British railway spot-hire company

Nemesis Rail is a railway maintenance and spot-hire company. It is currently based in a depot on Derby Road, Burton upon Trent, that was formerly a British Rail wagon works that had been closed in the 1990s.

Nemesis Rail was founded in January 2007 and initially based at the Barrow Hill Roundhouse, near Staveley, Derbyshire, prior to moving to the Burton upon Trent location in July 2011. It provides maintenance, overhaul, modification, painting and recommissioning services across a wide variety of rail vehicles for train operators and private owners alike. The company also owns a number of former British Rail locomotives, the majority of which are not in an operational condition and are awaiting restoration.

==History==
Nemesis Rail was incorporated in January 2007 by founder Martin Sargent, who had previously owned the railway charter company FM Rail. The company was initially based at the Barrow Hill Roundhouse, near Staveley, Derbyshire. In July 2011, the company relocated to a former British Rail wagon works in Burton upon Trent that had been deactivated during the 1990s. The Burton upon Trent site is equipped with two through-pitted roads and lifting jacks rated to lift up to 120 tons, a dedicated paint shop area, and other servicing amenities, along with sidings and storage space.

Nemesis Rail provides a range of maintenance services, having returned a variety of rolling stock to operational condition for both passenger and freight purposes, and has performed certifications and examinations of both locomotives and coaches on behalf of various companies. The company also undertakes special projects, such as the refurbishment of British Railways Mark 2 carriages with Pullman-style interiors and exterior liveries, and carrying out modifications to Network Rail maintenance vehicles. It has also handled accident repairs, as well as component recovery and final disposal of rail vehicles.

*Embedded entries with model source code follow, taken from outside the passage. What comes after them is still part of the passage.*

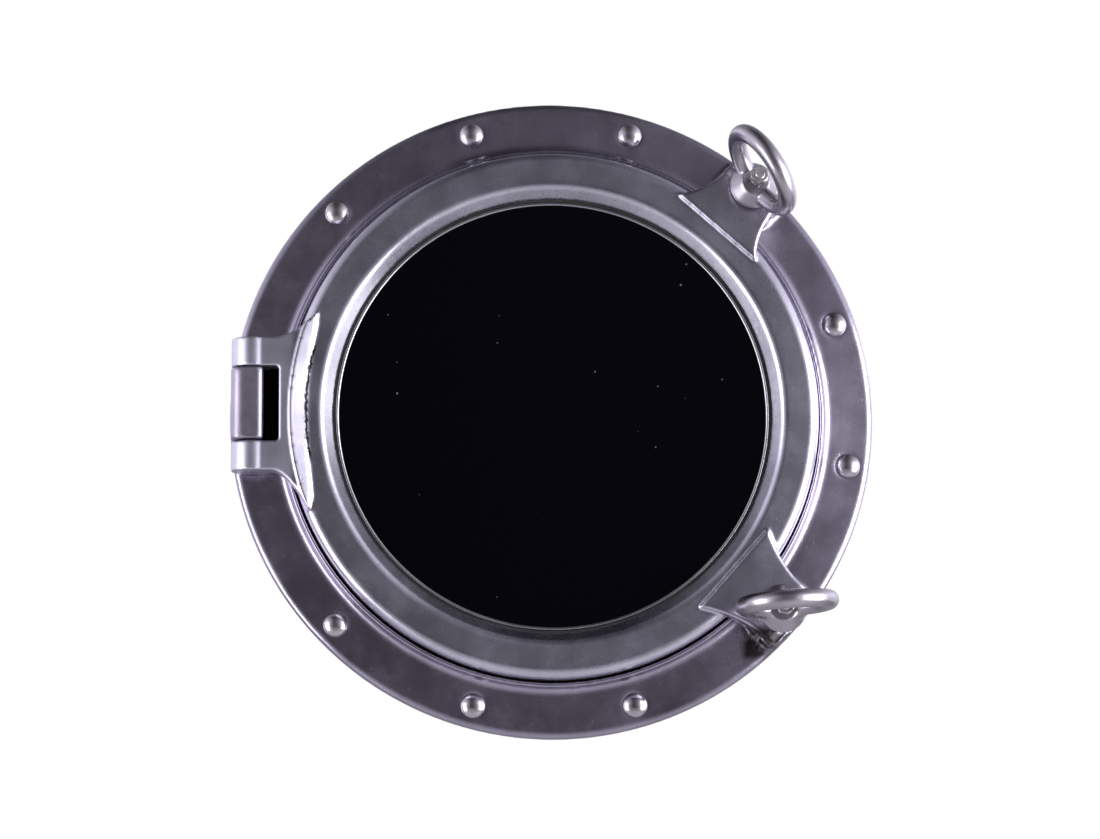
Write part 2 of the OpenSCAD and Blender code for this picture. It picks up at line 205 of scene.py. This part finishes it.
def cast_aluminium(name, light, dark, rough=(0.22, 0.31), wave=1.0,
                   matt=None, painted_shade_box=None, seam_and_shade=None, grime_and_shadow=None):
    """Hand-polished casting: slow waves, a soft mottle of tarnish, rubbing marks and a few pits.

    Each box changes what lies inside it: matt is less polished; the next is painted near black, painted
    shade of a deep recess;
    the next has a ragged black line at a set radius, a casting line that also paints shade over a
    highlight; and the last has patches of grime with painted shadow.
    """
    mat, tree, shader = new_material(name)
    coords = add(tree, "ShaderNodeTexCoord").outputs["Object"]
    mottle = noise(tree, coords, scale=34, detail=4, rough=0.5)
    cloud = noise(tree, coords, scale=11, detail=2, rough=0.5)
    tarnish = plus(tree, times(tree, mottle, 0.45), times(tree, cloud, 0.55))
    colour = mix_colour(tree, ramp(tree, tarnish, 0.3, 0.7), dark, light)
    streaks = noise(tree, coords, scale=160, detail=3, rough=0.6, stretch=(1.0, 1.0, 0.12))
    streaks = ramp(tree, streaks, 0.45, 0.8, 0.0, STREAK_AMOUNT)
    colour = mix_colour(tree, streaks, colour, tuple(STREAK_SHADE * c for c in dark))
    pits = ramp(tree, noise(tree, coords, scale=420, detail=2, rough=0.4), 0.71, 0.8)
    pit_colour = tuple(PIT_SHADE * c for c in dark)
    colour = mix_colour(tree, times(tree, pits, PIT_AMOUNT), colour, pit_colour)
    # Painted shade: the slot's box is painted near black, as shade in a deep recess
    if painted_shade_box:
        colour = mix_colour(tree, inside(tree, coords, *painted_shade_box), colour, SLOT_SHADE_COLOUR)
    # Patches of grime mixed with painted shadow under the lower lug, also laid over a highlight on the
    # lug's outer end
    if grime_and_shadow:
        patches = noise(tree, coords, scale=150, detail=4, rough=0.7)
        patches = ramp(tree, patches, 0.4, 0.52, LEAST_GRIME_AND_SHADOW, 1.0)
        patches = times(tree, patches, inside(tree, coords, *grime_and_shadow, soft=0.004))
        colour = mix_colour(tree, patches, colour, GRIME_AND_SHADOW)
    # A ragged black casting line, which also paints shade over the highlight at the foot of the strap's
    # bevel
    if seam_and_shade:
        line = arc_line(tree, coords, seam_and_shade, SEAM_AND_SHADE_R, SEAM_AND_SHADE_HALF_WIDTH)
        colour = mix_colour(tree, line, colour, SEAM_DIRT_AND_SHADE)
    shader.inputs["Metallic"].default_value = 1.0
    tree.links.new(colour, shader.inputs["Base Color"])

    rubbing = noise(tree, coords, scale=60, detail=5, rough=0.7)
    wear = plus(tree, times(tree, rubbing, 0.6), times(tree, mottle, 0.4))
    roughness = ramp(tree, wear, 0.35, 0.65, *rough)
    if matt:
        extra = times(tree, inside(tree, coords, *matt, soft=0.003), MATT_ADDS)
        roughness = plus(tree, roughness, extra)
    tree.links.new(roughness, shader.inputs["Roughness"])

    broad = noise(tree, coords, scale=11, detail=1, rough=0.4)
    slow = noise(tree, coords, scale=26, detail=1, rough=0.4)
    fine = noise(tree, coords, scale=800, detail=2, rough=0.6)
    normal = bump(tree, broad, strength=0.3 * wave, distance=0.007)
    normal = bump(tree, slow, strength=0.3 * wave, distance=0.0014, under=normal)
    normal = bump(tree, fine, strength=0.05, distance=0.0002, under=normal)
    normal = bump(tree, pits, strength=0.25, distance=0.0003, under=normal, invert=True)
    tree.links.new(normal, shader.inputs["Normal"])
    return mat


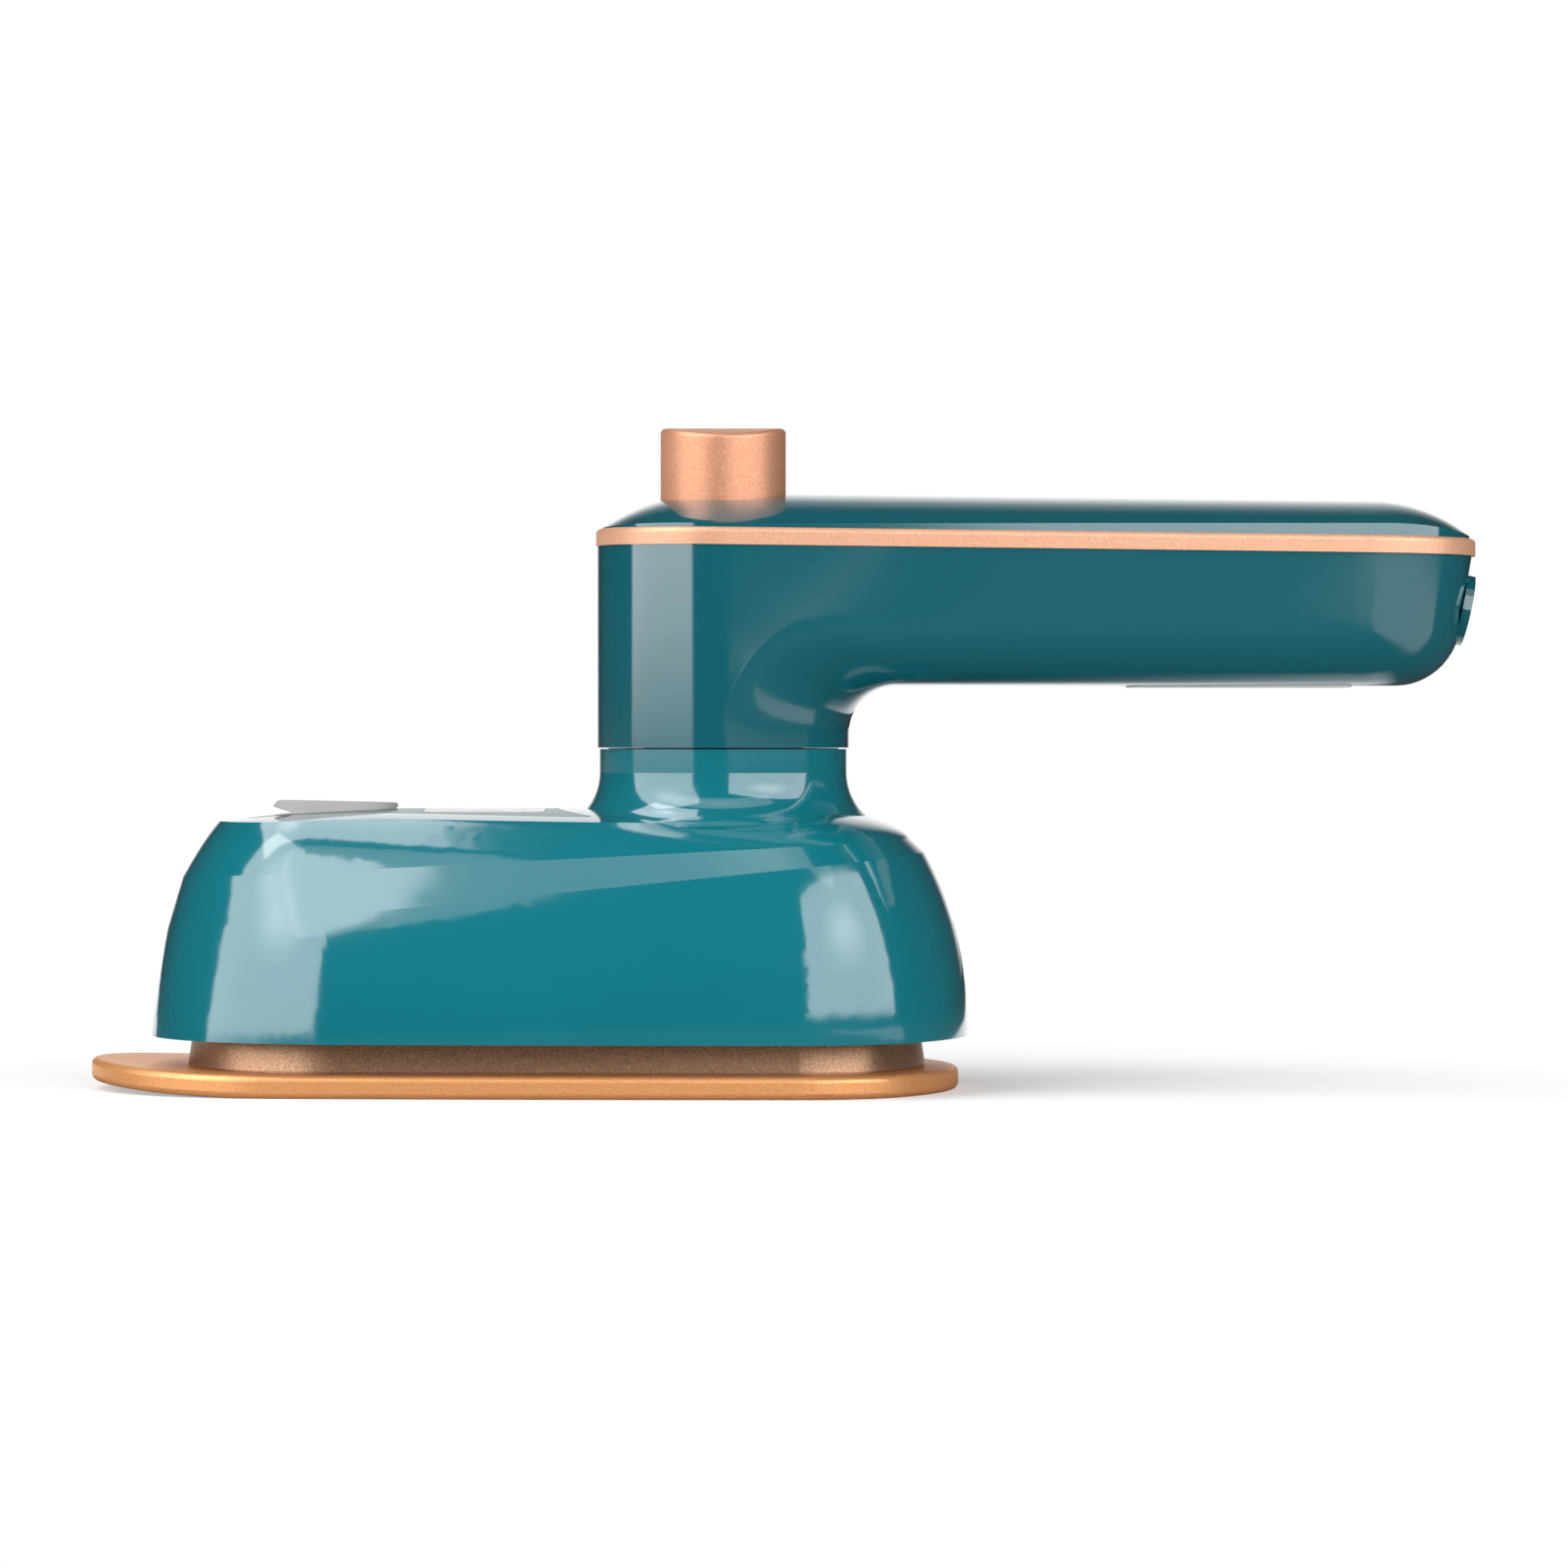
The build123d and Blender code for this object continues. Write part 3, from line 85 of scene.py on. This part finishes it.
def tint(tree, shader, grain, dark, light, dark_end=0.0, light_end=1.0):
    """Colours the shader from dark to light along a noise."""
    ramp = tree.nodes.new("ShaderNodeValToRGB")
    low, high = ramp.color_ramp.elements
    low.position, low.color = dark_end, (*dark, 1)
    high.position, high.color = light_end, (*light, 1)
    tree.links.new(grain, ramp.inputs["Fac"])
    tree.links.new(ramp.outputs["Color"], shader.inputs["Base Color"])


def emboss(tree, shader, grain, strength, depth):
    """Lets a noise raise the surface, and so break up its gloss."""
    bump = tree.nodes.new("ShaderNodeBump")
    settle(bump, {"Strength": strength, "Distance": depth})
    tree.links.new(grain, bump.inputs["Height"])
    tree.links.new(bump.outputs["Normal"], shader.inputs["Normal"])


def flake_metal(name, dark, light, metallic, roughness, scale, relief):
    """A metallic coat with flakes: two close tones, and a relief that breaks up its gloss."""
    material, tree, shader, place = new_finish(name, {"Metallic": metallic, "Roughness": roughness})
    flakes = grains(tree, place, scale)
    tint(tree, shader, flakes, dark, light, dark_end=0.32, light_end=0.68)
    emboss(tree, shader, flakes, relief, depth=0.02 * mm)
    return material


sole_dark = (0.92, 0.33, 0.10)
sole_light = (1.0, 0.54, 0.24)
sole_coat = flake_metal(
    "sole_rose_gold", sole_dark, sole_light, metallic=0.55, roughness=0.38, scale=5200, relief=0.25
)
finish_with(sole_coat, "sole_plate")

# Heater block. A die cast aluminium block between sole and shell, sprayed with a bronze coat whose speckle
# is darker and stronger than the sole's. Three steel screws hold it under the base plate.
block_dark = (0.22, 0.130, 0.082)
block_light = (0.78, 0.47, 0.29)
block_coat = flake_metal(
    "block_bronze", block_dark, block_light, metallic=0.75, roughness=0.36, scale=6500, relief=0.3
)
finish_with(block_coat, "heater_block")

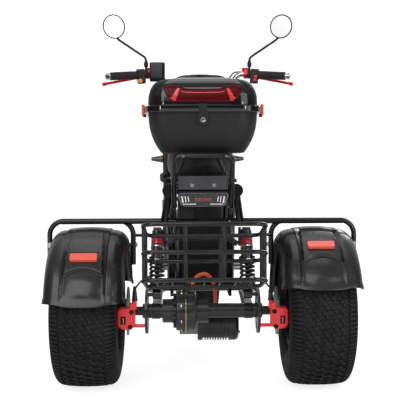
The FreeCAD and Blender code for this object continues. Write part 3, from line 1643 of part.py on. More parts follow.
def main():
    os.makedirs("parts", exist_ok=True)
    rear_wheels()
    front_wheel()
    save("axle_housing", axle_housing())
    save("differential", differential())
    save("drive_motor", drive_motor())
    save("swingarm", swingarm())
    save("shocks", Part.makeCompound([shock(-1), shock(1)]))
    save("springs", Part.makeCompound([spring(-1), spring(1)]))
    save("rear_calipers", Part.makeCompound([rear_caliper(-1), rear_caliper(1)]))
    save("main_frame", main_frame())
    save("fork", fork())
    save("handlebar", handlebar())
    save("grips", grips())
    save("switch_housings", switch_housings())
    save("brake_levers", brake_levers())
    save("left_mirror", mirror(-1))
    save("right_mirror", mirror(1))
    save("headlight", headlight())
    save("front_signals", front_signals())
    save("front_caliper", front_caliper())
    save("front_fender", front_fender())
    save("left_fender", rear_fender(-1))
    save("right_fender", rear_fender(1))
    save("fender_reflectors", Part.makeCompound([rear_reflector(-1), rear_reflector(1)]))
    save("guard_rail", guard_rail())
    save("basket", basket())
    save("rear_rack", rear_rack())
    save("plate_panel", plate_panel())
    save("tail_light", tail_light())
    save("case_base", case_base())
    save("case_lid", case_lid())
    save("lid_reflector", lid_reflector())
    save("backrest_pad", backrest_pad())
    save("seat", seat())
    save("seat_base", seat_base())
    save("battery_box", battery_box())
    save("deck_plate", deck_plate())
    save("junction_box", junction_box())
    save("display", display())
    save("motor_cable", cord_tube([vec(x, y, tyre_radius + z) for x, y, z in cable_points], cable_radius))
    save("front_brake_hose", front_brake_hose())
    save("rear_brake_hoses", Part.makeCompound(both_sides(rear_brake_hose())))


main()
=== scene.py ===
"""The looks of a motorized trike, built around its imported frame.

Lengths are metres. The frame runs +Y forward, +X to the right and +Z up, from the ground
under the middle of the vehicle. Places on the rear of the vehicle are given in millimetres
from the ground below the middle of the rear axle, and spot() turns them into metres.
"""
import json
import math

import bmesh
import bpy
import numpy as np
from mathutils import Matrix, Vector
from mathutils.bvhtree import BVHTree

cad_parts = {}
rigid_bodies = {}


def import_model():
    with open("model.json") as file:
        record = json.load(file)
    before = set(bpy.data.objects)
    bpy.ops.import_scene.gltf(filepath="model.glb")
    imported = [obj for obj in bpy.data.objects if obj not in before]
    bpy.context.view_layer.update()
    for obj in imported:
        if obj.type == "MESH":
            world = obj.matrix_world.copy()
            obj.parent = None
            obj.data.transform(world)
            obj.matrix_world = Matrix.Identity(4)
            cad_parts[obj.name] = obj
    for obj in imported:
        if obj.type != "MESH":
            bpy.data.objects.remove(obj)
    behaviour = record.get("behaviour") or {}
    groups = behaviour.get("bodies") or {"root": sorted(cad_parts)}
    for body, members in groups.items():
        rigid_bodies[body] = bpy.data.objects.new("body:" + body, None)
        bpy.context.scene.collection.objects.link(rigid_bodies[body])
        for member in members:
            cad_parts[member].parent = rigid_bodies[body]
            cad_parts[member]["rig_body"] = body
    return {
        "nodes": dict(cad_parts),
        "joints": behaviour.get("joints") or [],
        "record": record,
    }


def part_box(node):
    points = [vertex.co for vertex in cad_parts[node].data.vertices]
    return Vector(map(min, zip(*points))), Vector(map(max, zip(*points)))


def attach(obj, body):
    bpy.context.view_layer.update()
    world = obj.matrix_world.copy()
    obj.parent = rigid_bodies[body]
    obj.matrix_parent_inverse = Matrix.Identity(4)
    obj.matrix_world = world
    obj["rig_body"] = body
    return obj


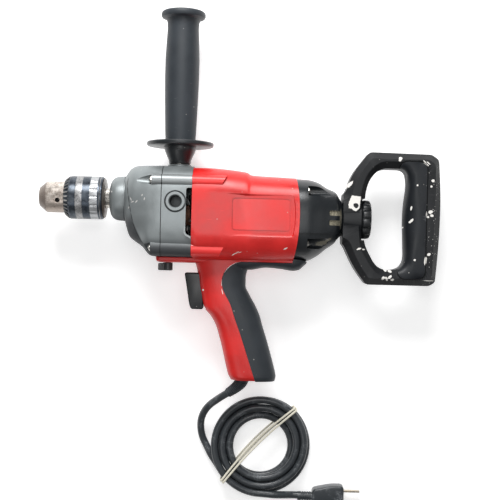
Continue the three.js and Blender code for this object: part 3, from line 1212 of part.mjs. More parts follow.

While the majority of its activities revolve around rolling stock owned by other companies, Nemesis Rail also owns its own rolling stock, including at least one Class 31 diesel locomotive (31461), which was stored for a time at the Burton depot ahead of its planned return to service. By the start of 2016, the company owned several locomotives that would be capable of main line operations once restored, including Class 31s, Class 33s, Class 37s, Class 47s and Class 73s, but none were reportedly in operational condition.